_Given task_. Track down the lines that contain "with" and copy them.
________________________________________
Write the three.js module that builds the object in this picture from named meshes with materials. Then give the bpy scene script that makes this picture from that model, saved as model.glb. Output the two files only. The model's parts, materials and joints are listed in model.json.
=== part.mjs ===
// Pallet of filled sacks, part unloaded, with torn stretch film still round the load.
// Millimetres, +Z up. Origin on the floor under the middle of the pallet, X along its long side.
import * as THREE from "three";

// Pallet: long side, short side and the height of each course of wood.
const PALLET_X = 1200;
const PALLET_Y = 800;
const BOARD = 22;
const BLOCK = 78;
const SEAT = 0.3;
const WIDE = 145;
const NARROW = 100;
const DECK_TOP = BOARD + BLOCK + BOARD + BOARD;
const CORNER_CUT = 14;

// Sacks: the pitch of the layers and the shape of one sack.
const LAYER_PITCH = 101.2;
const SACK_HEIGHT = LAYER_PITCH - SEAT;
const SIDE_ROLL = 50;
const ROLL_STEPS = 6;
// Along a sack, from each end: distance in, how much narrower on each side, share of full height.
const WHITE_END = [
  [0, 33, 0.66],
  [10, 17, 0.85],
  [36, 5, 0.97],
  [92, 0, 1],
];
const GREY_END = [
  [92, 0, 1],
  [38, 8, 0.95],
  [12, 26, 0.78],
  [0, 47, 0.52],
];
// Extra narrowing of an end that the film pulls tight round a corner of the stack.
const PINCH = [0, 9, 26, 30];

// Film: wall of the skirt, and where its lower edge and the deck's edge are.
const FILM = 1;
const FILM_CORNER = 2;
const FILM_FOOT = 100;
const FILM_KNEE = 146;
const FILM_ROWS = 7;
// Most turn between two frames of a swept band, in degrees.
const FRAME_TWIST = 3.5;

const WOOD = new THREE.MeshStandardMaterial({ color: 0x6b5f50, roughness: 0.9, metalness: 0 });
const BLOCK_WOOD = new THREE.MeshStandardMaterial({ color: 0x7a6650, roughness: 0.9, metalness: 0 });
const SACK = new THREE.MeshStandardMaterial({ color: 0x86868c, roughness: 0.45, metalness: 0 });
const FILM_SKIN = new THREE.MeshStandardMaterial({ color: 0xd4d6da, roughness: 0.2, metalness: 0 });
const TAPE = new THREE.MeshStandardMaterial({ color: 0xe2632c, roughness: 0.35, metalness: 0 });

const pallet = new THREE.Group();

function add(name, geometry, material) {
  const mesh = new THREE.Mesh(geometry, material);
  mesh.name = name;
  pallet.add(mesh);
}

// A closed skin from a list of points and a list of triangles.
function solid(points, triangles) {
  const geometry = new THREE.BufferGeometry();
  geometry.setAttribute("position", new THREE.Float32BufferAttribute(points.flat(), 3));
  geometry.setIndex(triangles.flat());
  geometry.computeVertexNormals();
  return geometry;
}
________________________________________
_Output_.
Write the three.js module that builds the object in this picture from named meshes with materials. Then give the bpy scene script that makes this picture from that model, saved as model.glb. Output the two files only. The model's parts, materials and joints are listed in model.json.
// Pallet of filled sacks, part unloaded, with torn stretch film still round the load.